Banyak Pengungsi Anak di Eropa Alami Kekerasan Seksual
Kamis, 16 Juni 2016 14:23 WIB
London (Antara Kalbar/Thomson Reuters Foundation) - Lembaga anak-anak PBB, UNICEF merilis data yang mengejutkan.
Berdasarkan hasil wawancara kepada 60 orang anak dengan usia 11 hingga 17 tahun dari Afghanistan, Mesir, Eritrea, Ethiopia, Iran, Irak, Kuwait, Suriah dan Vietnam yang tinggal di sejumlah kamp sepanjang Selat Inggris, antara Januari hingga Afril 2016, terungkap bahwa pendatang anak-anak di Eropa kerap mengalami kekerasan seksual .
Pendatang anak-anak di Prancis utara dipaksa melakukan kejahatan dan pelacuran setiap hari untuk mendapatkan tempat tinggal di kampung pendatang atau dijanjikan pindah ke Inggris, kata lembaga anak-anak PBB UNICEF pada Kamis.
UNICEF mengatakan bahwa eksploitasi seksual, kekerasan dan kerja paksa menjadi ancaman, yang sering ditujukan kepada anak-anak, yang bepergian sendiri, dan mendesak pihak berwenang melakukan hal lebih demi melindungi mereka.
"Kami mengerti bahwa itu permasalahan lebih dari satu dasawarsa namun itu menjadi lebih besar dan parah pada tahun lalu dengan peningkatan krisis pengungsi global," kata melanie Teff, pengacara penting kemanusiaan dan penasihat kebijakan UNICEF Inggris.
"Kami mendengar sejumlah kisah menyedihkan tentang beberapa perempuan anak-anak, yang dibayar 5,6 dolar Amerika Serikat untuk melakukan tindakan seksual demi masuk ke dalam kampung itu, atau untuk mulai membiayai perjalanannya menuju Inggris," kata dia kepada Thomson Reuters Foundation.

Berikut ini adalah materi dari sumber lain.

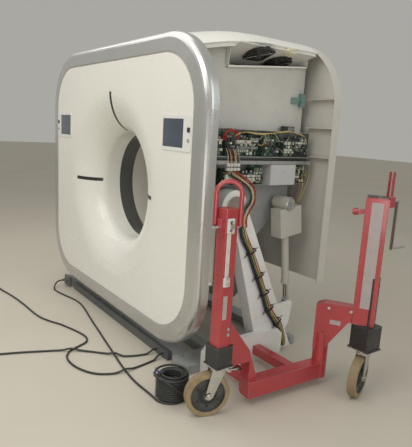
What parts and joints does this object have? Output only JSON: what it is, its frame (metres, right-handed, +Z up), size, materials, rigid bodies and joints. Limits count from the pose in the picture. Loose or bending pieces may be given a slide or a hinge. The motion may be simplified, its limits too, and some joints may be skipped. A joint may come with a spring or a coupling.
{
  "type": "ct scanner",
  "caption": "Tilting ring-shaped imaging gantry with its right side cover off, on a floor stand, with a red wheeled transport frame at one end.",
  "frame": {"origin": "on the floor under the isocentre of the bore", "axes": "+X to the right seen from the front, +Y from the front cover to the rear cover along the bore, +Z up"},
  "size_m": [3.2121, 2.2278, 2.157],
  "materials": {
    "white_shell": "satin moulded shell",
    "silver_paint": "metallic silver paint",
    "dark_window": "tinted film",
    "panel_grey": "fine moulded",
    "screen_glass": "dark display",
    "frame_grey": "satin",
    "bare_steel": "machined",
    "bay_grey": "matt",
    "white_metal": "satin",
    "rack_steel": "zinc plated",
    "circuit_dark": "circuit boards",
    "terminal_white": "moulded",
    "box_grey": "matt",
    "latch_green": "worn",
    "bare_aluminium": "cast",
    "detector_dark": "matt",
    "black_plastic": "moulded",
    "key_dark": "moulded",
    "key_grey": "moulded",
    "actuator_paint": "satin",
    "plinth_dark": "matt",
    "pillar_paint": "satin",
    "inlet_grey": "moulded",
    "harness": "bundled wires",
    "red_paint": "gloss enamel",
    "zinc": "zinc plated",
    "black_paint": "satin",
    "wheel_tan": "polyurethane tyre",
    "lead_black": "cable jacket"
  },
  "bodies": {
    "stand": {"base_frame": "frame_grey", "plinth": "plinth_dark", "pillar_right": "pillar_paint", "pillar_left": "pillar_paint", "tilt_pins": "bare_steel", "base_cover": "pillar_paint", "power_inlet": "inlet_grey", "pillar_harness": "harness", "dolly_beam": "red_paint", "front_column": "red_paint", "loop_handle": "red_paint", "lead_a": "lead_black", "floor_coil": "lead_black", "lead_b": "lead_black", "lead_c": "lead_black", "lead_coils": "lead_black", "lead_plugs": "inlet_grey"},
    "gantry": {"front_cover": "white_shell", "front_funnel": "white_shell", "silver_band": "silver_paint", "scan_window": "dark_window", "light_windows": "dark_window", "control_plates": "panel_grey", "screens": "screen_glass", "top_cover": "white_shell", "left_side_cover": "white_shell", "rear_cover": "white_shell", "tilt_frame": "frame_grey", "main_bearing": "bare_steel", "inner_panel": "bay_grey", "fan_box": "white_metal", "card_rack": "rack_steel", "card_modules": "circuit_dark", "terminal_blocks": "terminal_white", "drive_box": "box_grey", "panel_latch": "latch_green"},
    "rotor": {"rotor_drum": "bare_aluminium", "xray_tube": "bare_aluminium", "detector_arc": "detector_dark", "generator_box": "box_grey"},
    "fan_front_wheel": {"fan_front": "black_plastic"},
    "fan_rear_wheel": {"fan_rear": "black_plastic"},
    "key_right_body": {"key_right": "key_dark"},
    "button_right_body": {"button_right": "key_grey"},
    "key_left_body": {"key_left": "key_dark"},
    "button_left_body": {"button_left": "key_grey"},
    "actuator": {"actuator_housing": "actuator_paint"},
    "actuator_ram": {"actuator_rod": "bare_steel"},
    "front_crank_body": {"front_crank": "zinc"},
    "front_leg_body": {"front_leg": "black_paint"},
    "front_castor": {"front_fork": "zinc"},
    "front_wheel_body": {"front_wheel": "wheel_tan"},
    "front_brake_body": {"front_brake": "zinc"},
    "swing": {"swing_arm": "red_paint", "rear_column": "red_paint"},
    "rear_crank_body": {"rear_crank": "zinc"},
    "rear_leg_body": {"rear_leg": "black_paint"},
    "rear_castor": {"rear_fork": "zinc"},
    "rear_wheel_body": {"rear_wheel": "wheel_tan"},
    "rear_brake_body": {"rear_brake": "zinc"}
  },
  "joints": [
    {"name": "gantry_tilt", "type": "hinge", "parent": "stand", "child": "gantry", "pos_m": [0, 0, 1.067], "axis": [1, 0, 0], "range_deg": [-12, 12]},
    {"name": "rotor_spin", "type": "hinge", "parent": "gantry", "child": "rotor", "pos_m": [0, 0, 1.067], "axis": [0, 1, 0], "continuous": true},
    {"name": "fan_front_spin", "type": "hinge", "parent": "gantry", "child": "fan_front_wheel", "pos_m": [0.932, 0.215, 2.0265], "axis": [-0.2924, 0, 0.9563], "continuous": true},
    {"name": "fan_rear_spin", "type": "hinge", "parent": "gantry", "child": "fan_rear_wheel", "pos_m": [0.852, 0.452, 2.00204], "axis": [-0.2924, 0, 0.9563], "continuous": true},
    {"name": "key_right_press", "type": "slide", "parent": "gantry", "child": "key_right_body", "axis": [0, 1, 0], "range_m": [0, 0.002], "stiffness_N_per_m": 400, "springref_m": -0.003},
    {"name": "button_right_press", "type": "slide", "parent": "gantry", "child": "button_right_body", "axis": [0, 1, 0], "range_m": [0, 0.002], "stiffness_N_per_m": 400, "springref_m": -0.003},
    {"name": "key_left_press", "type": "slide", "parent": "gantry", "child": "key_left_body", "axis": [0, 1, 0], "range_m": [0, 0.002], "stiffness_N_per_m": 400, "springref_m": -0.003},
    {"name": "button_left_press", "type": "slide", "parent": "gantry", "child": "button_left_body", "axis": [0, 1, 0], "range_m": [0, 0.002], "stiffness_N_per_m": 400, "springref_m": -0.003},
    {"name": "actuator_swing", "type": "hinge", "parent": "gantry", "child": "actuator", "pos_m": [1.01, 0.485, 1.06], "axis": [1, 0, 0], "range_deg": [-14, 14]},
    {"name": "actuator_stroke", "type": "slide", "parent": "actuator", "child": "actuator_ram", "axis": [0, 0.1386, -0.9903], "range_m": [-0.105, 0.105]},
    {"name": "front_jack", "type": "slide", "parent": "stand", "child": "front_leg_body", "axis": [0, 0, -1], "range_m": [0, 0.15]},
    {"name": "front_crank_turn", "type": "hinge", "parent": "stand", "child": "front_crank_body", "pos_m": [1.475, -0.458, 1.049], "axis": [0, 1, 0], "range_deg": [0, 5400]},
    {"name": "front_swivel", "type": "hinge", "parent": "front_leg_body", "child": "front_castor", "pos_m": [1.475, -0.392, 0.262], "axis": [0, 0, 1], "continuous": true},
    {"name": "front_wheel_spin", "type": "hinge", "parent": "front_castor", "child": "front_wheel_body", "pos_m": [1.45756, -0.44416, 0.125], "axis": [0.9484, -0.3171, 0], "continuous": true},
    {"name": "front_brake_press", "type": "hinge", "parent": "front_castor", "child": "front_brake_body", "pos_m": [1.49276, -0.33889, 0.262], "axis": [0.9484, -0.3171, 0], "range_deg": [-12, 0]},
    {"name": "arm_swing", "type": "hinge", "parent": "stand", "child": "swing", "pos_m": [1.536, 0.372, 0.25], "axis": [0, 0, 1], "range_deg": [-45, 45]},
    {"name": "rear_jack", "type": "slide", "parent": "swing", "child": "rear_leg_body", "axis": [0, 0, -1], "range_m": [0, 0.15]},
    {"name": "rear_crank_turn", "type": "hinge", "parent": "swing", "child": "rear_crank_body", "pos_m": [1.752, 0.622, 1.18], "axis": [0, 1, 0], "range_deg": [0, 5400]},
    {"name": "rear_swivel", "type": "hinge", "parent": "rear_leg_body", "child": "rear_castor", "pos_m": [1.752, 0.508, 0.262], "axis": [0, 0, 1], "continuous": true},
    {"name": "rear_wheel_spin", "type": "hinge", "parent": "rear_castor", "child": "rear_wheel_body", "pos_m": [1.76929, 0.45579, 0.125], "axis": [0.9493, 0.3144, 0], "continuous": true},
    {"name": "rear_brake_press", "type": "hinge", "parent": "rear_castor", "child": "rear_brake_body", "pos_m": [1.73439, 0.56116, 0.262], "axis": [0.9493, 0.3144, 0], "range_deg": [-12, 0]}
  ],
  "couplings": [
    {"joint": "actuator_swing", "follows": "gantry_tilt", "ratio": -1.097},
    {"joint": "actuator_stroke", "follows": "gantry_tilt", "m_per_rad": 0.475},
    {"joint": "front_crank_turn", "follows": "front_jack", "rad_per_m": 628.32},
    {"joint": "rear_crank_turn", "follows": "rear_jack", "rad_per_m": 628.32}
  ]
}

Dari sekitar 206.200 orang yang tiba di Eropa lewat jalur laut pada tahun ini pada 4 Juni, satu dari tiga orang merupakan anak-anak, UNICEF mengatakan pada Selasa, mengutip data dari lembaga pengungsi PBB.

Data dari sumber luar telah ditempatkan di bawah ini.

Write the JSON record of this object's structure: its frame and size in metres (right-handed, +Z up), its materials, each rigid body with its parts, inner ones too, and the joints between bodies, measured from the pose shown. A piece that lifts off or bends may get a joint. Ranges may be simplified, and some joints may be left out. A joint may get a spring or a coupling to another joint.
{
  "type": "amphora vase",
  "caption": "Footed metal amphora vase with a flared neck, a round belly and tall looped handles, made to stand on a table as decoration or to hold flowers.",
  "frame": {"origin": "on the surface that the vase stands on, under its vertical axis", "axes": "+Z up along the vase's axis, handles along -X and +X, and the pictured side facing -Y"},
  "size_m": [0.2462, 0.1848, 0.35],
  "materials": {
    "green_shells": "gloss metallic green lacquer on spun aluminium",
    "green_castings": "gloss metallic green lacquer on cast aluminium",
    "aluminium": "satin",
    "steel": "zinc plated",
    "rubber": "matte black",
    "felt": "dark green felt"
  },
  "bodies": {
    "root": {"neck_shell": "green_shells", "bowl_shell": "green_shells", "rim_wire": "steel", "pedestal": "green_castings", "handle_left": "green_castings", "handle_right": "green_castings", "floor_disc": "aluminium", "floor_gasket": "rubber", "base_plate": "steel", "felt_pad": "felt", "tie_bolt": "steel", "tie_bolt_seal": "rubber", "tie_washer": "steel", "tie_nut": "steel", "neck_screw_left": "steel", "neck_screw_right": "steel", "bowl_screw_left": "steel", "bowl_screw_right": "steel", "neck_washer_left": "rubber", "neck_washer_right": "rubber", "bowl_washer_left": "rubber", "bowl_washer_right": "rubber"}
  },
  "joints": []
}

Banyak yang berakhir di sejumlah kamp seperti di sebuah kota yang disebut dengan "Hutan" yang terletak di luar pelabuhan utara Perancis, Calais.
UNICEF mengatakan bahwa terdapat sekitar 500 orang anak-anak tanpa pengawasan yang tinggal di tujuh kamp di pantai utara Perancis, termasuk di Calais dan Dunkirk.
Sekitar 2.000 orang anak-anak telah melewati kamp itu sejak Juni 2015 lalu, kata mereka. Beberapa anak-anak mengatakan kepada lembaga bantuan bahwa mereka ditahan oleh sejumlah kelompok kriminal yang meminta tebusan dari keluarga mereka, sementara lainnya dipaksa untuk melakukan kerja seperti layaknya budak untuk membayar perjalanan mereka.
Anak-anak dari Afghanistan mengatakan kepada UNICEF bahwa ketakutan terbesar mereka adalah pemerkosaan.
Dalam menghadapi tuntutan dari pedagang manusia untuk membayar antara 4.000 hingga 5.500 poundsterling masing-masing untuk pergi ke Inggris, mereka mencari jalan lain untuk melakukan perjalanan, seperti beberapa anak bersembunyi dalam truk peti kemas, kata UNICEF.
"Tidak ada pemberian pendidikan, dan anak-anak hampir tiap malam berjalan selama berjam-jam dan mencoba untuk memasuki kontainer," kata Teff.
"Mereka tinggal dalam keadaan yang sangat, sangat genting dan banyak dari mereka yang berbicara betapa mereka menjadi gila dikarenakan keadaannya," katanya.
Teff mengatakan bahwa anak-anak yang tinggal di sejumlah kamp migran seringkali harus membayar untuk mandi atau dipaksa untuk membuka kontainer agar mereka dapat masuk.
Rata-rata, anak-anak tinggal di kampung itu lima bulan sebelum pindah, meskipun beberapa di antaranya tetap berada di tempat itu selama sembilan bulan dan satu anak-anak terjebak di tempat itu lebih dari satu tahun, kata UNICEF.